§ **Given exercise**:
Copy out each line containing "axes" from the entries below.

§ **Supplied data**:

··········

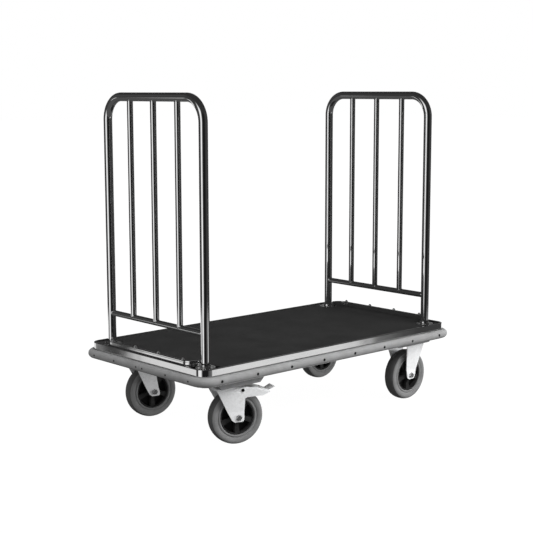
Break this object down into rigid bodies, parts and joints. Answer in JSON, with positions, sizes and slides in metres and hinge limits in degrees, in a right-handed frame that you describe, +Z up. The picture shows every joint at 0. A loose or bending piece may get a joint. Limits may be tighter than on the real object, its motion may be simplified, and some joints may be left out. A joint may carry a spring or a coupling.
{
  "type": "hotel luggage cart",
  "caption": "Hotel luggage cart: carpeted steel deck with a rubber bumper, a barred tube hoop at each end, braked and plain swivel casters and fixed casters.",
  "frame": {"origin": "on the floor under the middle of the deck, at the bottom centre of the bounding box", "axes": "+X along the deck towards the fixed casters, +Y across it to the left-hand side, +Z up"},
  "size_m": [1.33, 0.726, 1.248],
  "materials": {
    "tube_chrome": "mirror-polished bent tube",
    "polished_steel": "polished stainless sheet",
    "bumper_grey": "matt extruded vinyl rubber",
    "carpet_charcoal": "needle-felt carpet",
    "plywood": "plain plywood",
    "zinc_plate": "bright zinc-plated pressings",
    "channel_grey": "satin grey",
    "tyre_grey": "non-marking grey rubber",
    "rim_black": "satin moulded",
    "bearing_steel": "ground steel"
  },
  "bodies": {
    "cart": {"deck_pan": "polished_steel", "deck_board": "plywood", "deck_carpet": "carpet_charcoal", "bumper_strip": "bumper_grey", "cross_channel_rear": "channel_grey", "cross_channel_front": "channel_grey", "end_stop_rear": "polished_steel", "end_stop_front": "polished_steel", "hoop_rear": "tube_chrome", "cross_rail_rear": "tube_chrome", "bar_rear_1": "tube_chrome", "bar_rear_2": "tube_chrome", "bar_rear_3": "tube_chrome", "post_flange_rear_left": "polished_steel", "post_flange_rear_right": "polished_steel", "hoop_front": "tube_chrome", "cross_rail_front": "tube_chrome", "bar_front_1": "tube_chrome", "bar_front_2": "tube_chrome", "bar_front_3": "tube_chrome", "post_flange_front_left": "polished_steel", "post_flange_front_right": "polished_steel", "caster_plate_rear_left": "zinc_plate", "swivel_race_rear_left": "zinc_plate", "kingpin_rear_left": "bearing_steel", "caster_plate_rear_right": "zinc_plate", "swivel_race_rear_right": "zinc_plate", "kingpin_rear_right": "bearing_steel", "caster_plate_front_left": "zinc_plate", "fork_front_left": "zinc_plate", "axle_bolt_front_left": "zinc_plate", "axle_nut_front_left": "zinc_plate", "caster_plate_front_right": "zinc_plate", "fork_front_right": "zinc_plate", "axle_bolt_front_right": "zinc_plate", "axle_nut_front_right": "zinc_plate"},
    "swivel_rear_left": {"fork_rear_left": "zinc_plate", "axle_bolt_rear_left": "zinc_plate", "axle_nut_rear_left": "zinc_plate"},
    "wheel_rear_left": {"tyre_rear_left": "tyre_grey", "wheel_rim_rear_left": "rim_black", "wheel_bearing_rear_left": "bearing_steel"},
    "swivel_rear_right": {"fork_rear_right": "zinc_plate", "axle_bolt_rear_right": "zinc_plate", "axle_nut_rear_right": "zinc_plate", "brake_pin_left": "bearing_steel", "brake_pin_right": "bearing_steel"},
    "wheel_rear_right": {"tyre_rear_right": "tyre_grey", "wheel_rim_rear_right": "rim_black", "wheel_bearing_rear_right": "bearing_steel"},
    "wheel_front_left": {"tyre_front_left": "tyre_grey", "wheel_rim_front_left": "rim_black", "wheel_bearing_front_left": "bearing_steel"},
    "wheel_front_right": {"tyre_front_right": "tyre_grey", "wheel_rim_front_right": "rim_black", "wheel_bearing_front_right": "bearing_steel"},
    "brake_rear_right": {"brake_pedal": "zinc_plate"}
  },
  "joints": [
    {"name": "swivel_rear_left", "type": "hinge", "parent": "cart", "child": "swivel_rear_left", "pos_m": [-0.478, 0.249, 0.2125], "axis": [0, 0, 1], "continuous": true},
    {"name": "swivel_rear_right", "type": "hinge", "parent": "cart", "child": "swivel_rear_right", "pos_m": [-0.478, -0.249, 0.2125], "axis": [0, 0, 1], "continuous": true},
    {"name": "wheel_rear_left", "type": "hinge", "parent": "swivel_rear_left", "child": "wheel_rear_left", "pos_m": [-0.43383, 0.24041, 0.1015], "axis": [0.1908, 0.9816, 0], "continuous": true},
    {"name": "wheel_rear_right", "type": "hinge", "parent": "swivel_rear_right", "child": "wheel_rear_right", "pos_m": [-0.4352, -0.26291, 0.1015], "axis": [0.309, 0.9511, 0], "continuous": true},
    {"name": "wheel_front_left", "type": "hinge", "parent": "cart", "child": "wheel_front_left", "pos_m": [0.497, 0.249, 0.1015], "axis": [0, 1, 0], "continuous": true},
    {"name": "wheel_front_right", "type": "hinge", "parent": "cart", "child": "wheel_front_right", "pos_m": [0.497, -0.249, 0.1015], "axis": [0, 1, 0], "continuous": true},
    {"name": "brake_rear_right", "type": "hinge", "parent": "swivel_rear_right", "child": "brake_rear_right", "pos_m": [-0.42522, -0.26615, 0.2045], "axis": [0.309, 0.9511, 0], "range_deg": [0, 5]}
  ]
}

··········

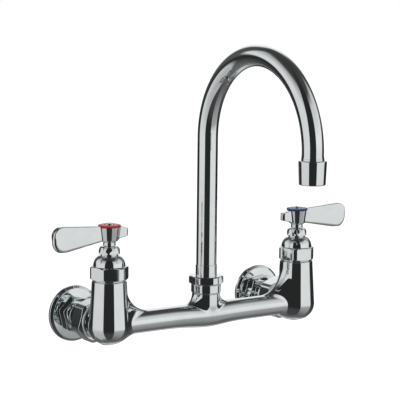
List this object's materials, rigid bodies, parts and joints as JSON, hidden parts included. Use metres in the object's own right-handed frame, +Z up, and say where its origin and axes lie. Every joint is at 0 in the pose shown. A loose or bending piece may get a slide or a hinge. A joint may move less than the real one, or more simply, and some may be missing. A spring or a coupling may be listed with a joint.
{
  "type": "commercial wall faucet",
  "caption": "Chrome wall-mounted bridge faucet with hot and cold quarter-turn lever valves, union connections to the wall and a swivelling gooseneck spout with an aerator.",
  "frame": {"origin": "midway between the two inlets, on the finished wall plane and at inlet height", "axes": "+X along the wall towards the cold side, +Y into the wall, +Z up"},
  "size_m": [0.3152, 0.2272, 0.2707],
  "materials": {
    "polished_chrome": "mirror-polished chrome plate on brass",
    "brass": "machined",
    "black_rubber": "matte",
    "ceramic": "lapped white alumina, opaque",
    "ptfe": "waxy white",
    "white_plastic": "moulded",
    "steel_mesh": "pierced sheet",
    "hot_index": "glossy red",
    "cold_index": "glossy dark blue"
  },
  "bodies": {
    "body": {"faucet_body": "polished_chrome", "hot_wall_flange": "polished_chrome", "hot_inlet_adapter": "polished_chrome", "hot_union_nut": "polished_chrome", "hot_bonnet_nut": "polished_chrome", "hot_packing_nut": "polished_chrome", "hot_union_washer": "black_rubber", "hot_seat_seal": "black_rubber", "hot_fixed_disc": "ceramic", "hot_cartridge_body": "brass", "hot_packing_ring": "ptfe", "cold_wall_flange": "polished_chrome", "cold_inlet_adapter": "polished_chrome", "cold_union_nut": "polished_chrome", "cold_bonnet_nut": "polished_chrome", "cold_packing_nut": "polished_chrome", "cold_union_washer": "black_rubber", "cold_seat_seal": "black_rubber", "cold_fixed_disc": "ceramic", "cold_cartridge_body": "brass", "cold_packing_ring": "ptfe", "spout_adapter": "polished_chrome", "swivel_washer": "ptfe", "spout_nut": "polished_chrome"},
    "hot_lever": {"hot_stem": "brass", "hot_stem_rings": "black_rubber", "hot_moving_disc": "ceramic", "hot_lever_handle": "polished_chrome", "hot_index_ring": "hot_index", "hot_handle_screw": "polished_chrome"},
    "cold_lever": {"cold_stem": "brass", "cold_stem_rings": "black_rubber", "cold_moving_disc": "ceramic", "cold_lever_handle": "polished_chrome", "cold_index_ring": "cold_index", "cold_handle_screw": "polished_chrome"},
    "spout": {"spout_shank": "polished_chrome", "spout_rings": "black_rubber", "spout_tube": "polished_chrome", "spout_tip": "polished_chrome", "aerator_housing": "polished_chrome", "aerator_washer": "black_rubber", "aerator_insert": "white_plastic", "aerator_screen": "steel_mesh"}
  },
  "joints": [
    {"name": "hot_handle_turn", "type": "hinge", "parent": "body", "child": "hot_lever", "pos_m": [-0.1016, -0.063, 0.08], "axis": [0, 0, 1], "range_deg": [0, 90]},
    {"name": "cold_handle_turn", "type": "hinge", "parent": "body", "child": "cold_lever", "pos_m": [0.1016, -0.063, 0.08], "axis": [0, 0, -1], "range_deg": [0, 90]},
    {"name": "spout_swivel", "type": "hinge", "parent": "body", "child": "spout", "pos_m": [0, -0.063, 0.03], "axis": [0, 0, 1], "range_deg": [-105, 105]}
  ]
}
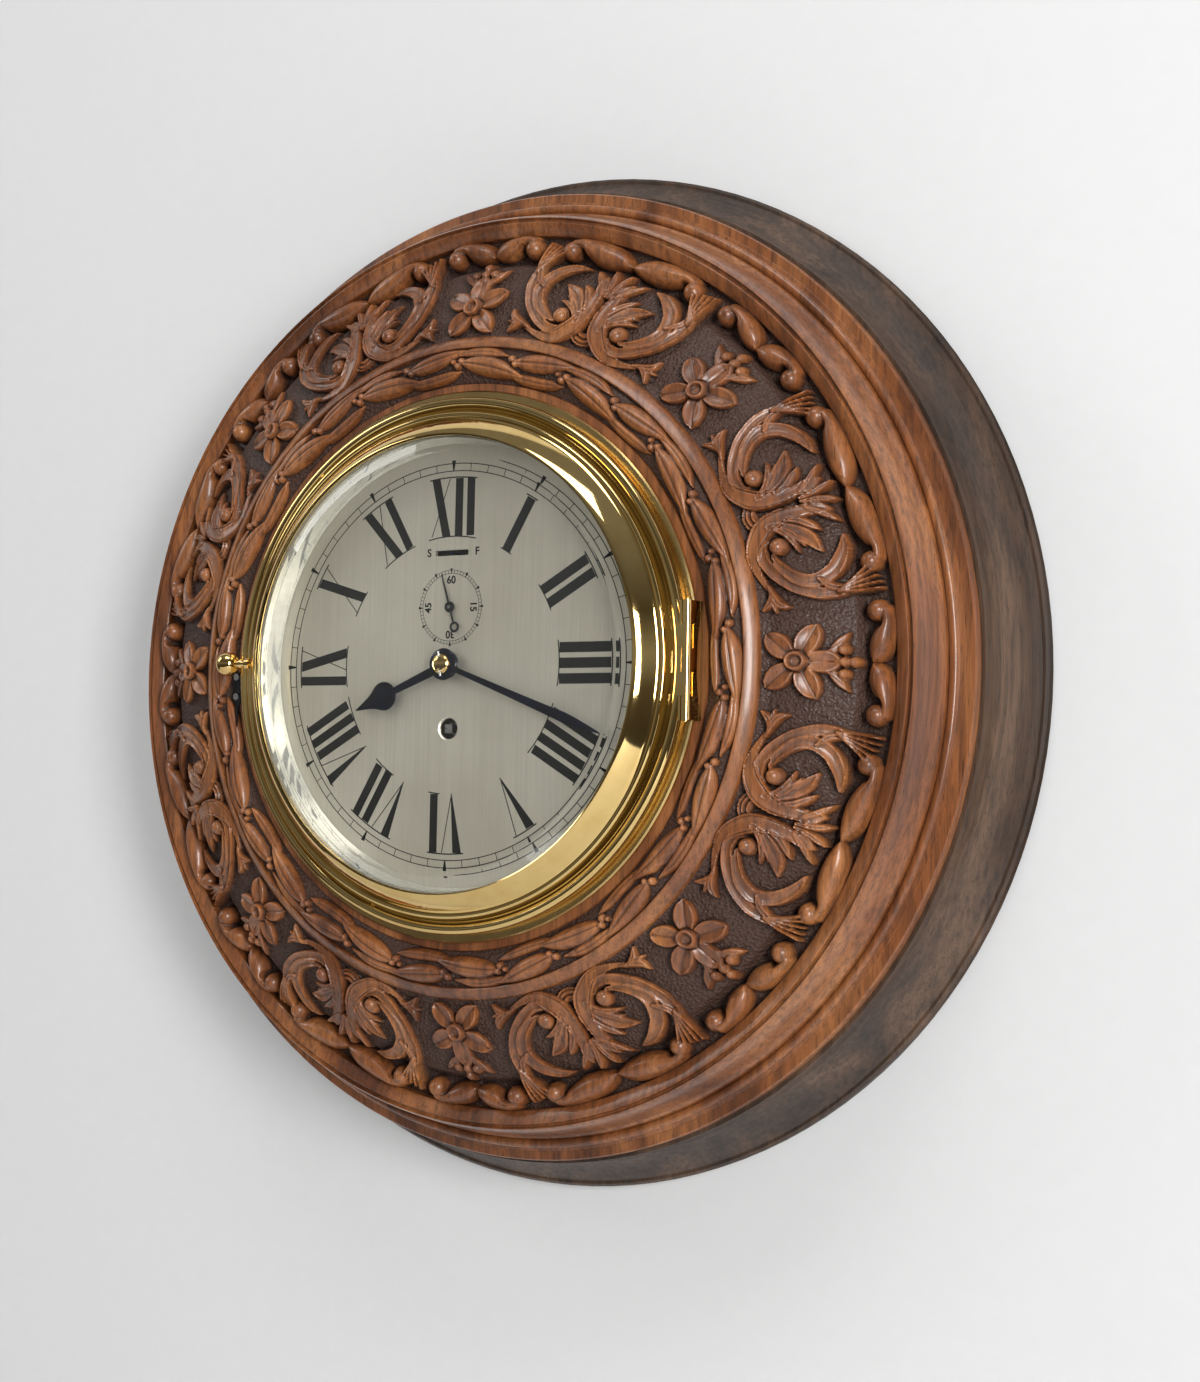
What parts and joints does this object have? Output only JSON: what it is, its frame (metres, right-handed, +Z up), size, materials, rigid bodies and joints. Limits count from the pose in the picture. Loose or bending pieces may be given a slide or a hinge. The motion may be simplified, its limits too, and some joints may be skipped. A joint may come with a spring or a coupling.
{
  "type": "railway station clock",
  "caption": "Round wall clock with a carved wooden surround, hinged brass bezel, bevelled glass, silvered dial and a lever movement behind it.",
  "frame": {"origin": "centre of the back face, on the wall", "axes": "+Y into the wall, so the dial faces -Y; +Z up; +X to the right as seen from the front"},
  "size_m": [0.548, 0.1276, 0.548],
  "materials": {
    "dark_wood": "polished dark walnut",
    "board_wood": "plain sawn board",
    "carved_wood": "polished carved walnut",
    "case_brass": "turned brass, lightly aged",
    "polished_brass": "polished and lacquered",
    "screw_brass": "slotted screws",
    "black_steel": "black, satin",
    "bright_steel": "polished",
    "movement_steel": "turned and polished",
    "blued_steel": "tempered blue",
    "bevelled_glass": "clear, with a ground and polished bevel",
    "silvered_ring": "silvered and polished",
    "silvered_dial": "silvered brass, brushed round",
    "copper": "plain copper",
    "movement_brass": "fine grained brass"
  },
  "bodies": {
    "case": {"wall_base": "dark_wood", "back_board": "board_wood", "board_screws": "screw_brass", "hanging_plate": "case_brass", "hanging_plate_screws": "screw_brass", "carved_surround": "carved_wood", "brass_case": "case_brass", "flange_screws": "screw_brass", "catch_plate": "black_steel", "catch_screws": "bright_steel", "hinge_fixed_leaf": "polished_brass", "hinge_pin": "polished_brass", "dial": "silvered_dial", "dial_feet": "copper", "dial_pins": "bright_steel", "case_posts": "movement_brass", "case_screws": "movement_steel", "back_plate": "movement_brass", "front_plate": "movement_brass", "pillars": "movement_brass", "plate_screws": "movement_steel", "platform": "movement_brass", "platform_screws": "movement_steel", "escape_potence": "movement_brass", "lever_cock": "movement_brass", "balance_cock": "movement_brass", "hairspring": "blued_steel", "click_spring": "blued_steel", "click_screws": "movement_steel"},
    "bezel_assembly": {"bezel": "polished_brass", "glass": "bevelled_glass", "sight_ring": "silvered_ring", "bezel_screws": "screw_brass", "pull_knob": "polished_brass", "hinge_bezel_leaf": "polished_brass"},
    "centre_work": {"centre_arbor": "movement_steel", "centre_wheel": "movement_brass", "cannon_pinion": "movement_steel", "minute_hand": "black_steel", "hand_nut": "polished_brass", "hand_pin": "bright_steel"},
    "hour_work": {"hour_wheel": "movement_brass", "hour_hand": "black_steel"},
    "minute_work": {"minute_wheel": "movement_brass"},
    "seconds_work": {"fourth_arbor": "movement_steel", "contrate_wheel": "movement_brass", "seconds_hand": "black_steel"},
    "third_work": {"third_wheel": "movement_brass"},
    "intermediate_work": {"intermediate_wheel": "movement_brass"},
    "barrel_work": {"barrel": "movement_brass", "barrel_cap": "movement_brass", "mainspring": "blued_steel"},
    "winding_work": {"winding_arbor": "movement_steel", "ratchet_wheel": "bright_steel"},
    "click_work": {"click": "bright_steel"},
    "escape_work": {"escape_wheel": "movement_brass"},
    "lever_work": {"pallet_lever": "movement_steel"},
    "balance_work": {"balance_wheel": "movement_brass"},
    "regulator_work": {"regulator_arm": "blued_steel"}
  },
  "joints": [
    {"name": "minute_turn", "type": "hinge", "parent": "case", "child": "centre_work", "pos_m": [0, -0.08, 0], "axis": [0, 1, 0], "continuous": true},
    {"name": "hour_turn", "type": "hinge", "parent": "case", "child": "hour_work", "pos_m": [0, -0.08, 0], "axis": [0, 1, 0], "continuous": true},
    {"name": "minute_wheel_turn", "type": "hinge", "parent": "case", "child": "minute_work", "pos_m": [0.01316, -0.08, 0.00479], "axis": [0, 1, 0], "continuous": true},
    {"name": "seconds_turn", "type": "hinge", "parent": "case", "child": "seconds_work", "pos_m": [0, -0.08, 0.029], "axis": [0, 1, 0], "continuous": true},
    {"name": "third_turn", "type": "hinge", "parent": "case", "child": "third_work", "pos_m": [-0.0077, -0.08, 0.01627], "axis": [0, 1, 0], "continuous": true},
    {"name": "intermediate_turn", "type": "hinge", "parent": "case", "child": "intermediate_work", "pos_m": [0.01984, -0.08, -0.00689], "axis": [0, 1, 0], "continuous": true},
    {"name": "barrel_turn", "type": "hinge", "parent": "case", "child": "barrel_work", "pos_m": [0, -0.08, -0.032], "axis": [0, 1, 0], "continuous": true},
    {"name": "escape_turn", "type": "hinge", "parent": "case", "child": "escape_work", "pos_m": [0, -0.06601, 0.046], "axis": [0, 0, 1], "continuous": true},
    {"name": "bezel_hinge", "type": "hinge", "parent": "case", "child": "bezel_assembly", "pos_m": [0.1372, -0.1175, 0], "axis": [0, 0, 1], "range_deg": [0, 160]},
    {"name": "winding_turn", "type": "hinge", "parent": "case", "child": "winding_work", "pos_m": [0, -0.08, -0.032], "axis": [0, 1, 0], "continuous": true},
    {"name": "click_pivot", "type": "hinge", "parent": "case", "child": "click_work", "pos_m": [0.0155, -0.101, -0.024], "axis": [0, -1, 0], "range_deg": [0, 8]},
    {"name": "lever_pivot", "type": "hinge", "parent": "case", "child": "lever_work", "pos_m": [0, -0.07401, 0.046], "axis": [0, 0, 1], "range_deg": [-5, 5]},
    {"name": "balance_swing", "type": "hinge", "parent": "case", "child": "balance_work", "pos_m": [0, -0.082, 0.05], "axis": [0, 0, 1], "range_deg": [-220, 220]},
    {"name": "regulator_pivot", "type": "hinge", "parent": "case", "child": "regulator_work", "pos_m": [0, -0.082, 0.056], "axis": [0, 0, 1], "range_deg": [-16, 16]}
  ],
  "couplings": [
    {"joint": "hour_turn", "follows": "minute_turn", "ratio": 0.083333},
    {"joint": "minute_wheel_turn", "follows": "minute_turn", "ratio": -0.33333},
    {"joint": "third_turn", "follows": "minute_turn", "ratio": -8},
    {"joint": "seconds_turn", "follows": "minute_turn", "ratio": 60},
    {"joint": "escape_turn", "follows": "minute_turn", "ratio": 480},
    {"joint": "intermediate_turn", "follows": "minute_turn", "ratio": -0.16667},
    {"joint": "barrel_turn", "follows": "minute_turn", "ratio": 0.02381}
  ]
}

··········

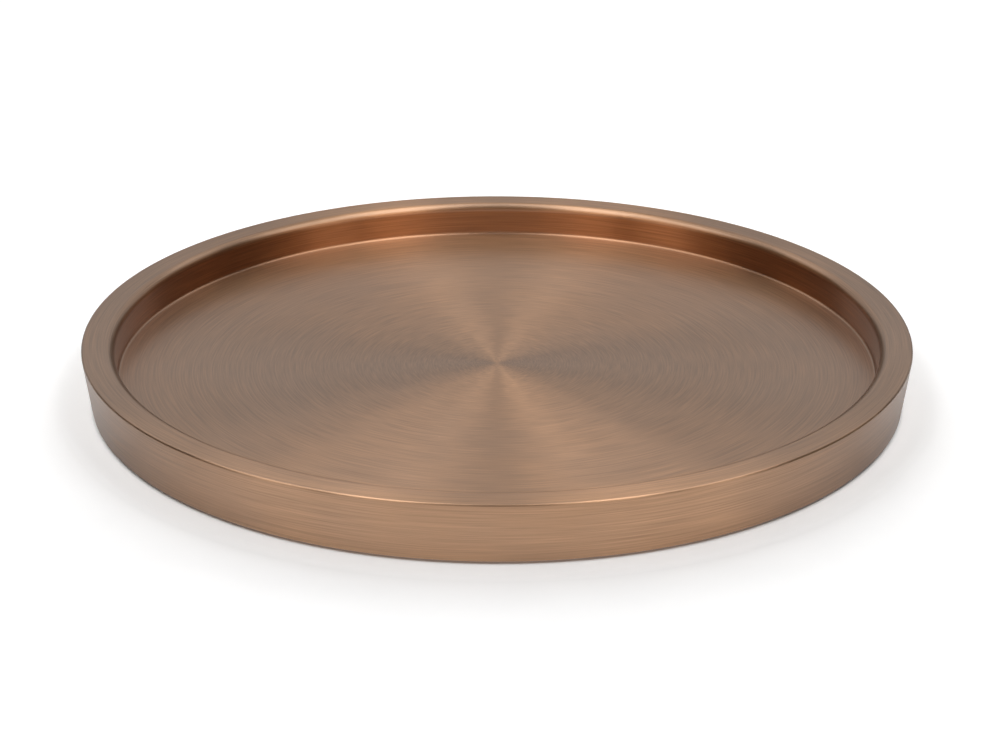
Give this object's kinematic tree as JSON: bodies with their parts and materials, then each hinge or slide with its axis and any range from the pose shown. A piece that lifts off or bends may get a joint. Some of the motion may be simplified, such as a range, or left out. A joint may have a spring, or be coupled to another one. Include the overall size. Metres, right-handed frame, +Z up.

··········

§ **Solution for this problem**:
  "frame": {"origin": "on the floor under the middle of the deck, at the bottom centre of the bounding box", "axes": "+X along the deck towards the fixed casters, +Y across it to the left-hand side, +Z up"},
List this object's materials, rigid bodies, parts and joints as JSON, hidden parts included. Use metres in the object's own right-handed frame, +Z up, and say where its origin and axes lie. Every joint is at 0 in the pose shown. A loose or bending piece may get a slide or a hinge. A joint may move less than the real one, or more simply, and some may be missing. A spring or a coupling may be listed with a joint.
  "frame": {"origin": "midway between the two inlets, on the finished wall plane and at inlet height", "axes": "+X along the wall towards the cold side, +Y into the wall, +Z up"},
  "frame": {"origin": "centre of the back face, on the wall", "axes": "+Y into the wall, so the dial faces -Y; +Z up; +X to the right as seen from the front"},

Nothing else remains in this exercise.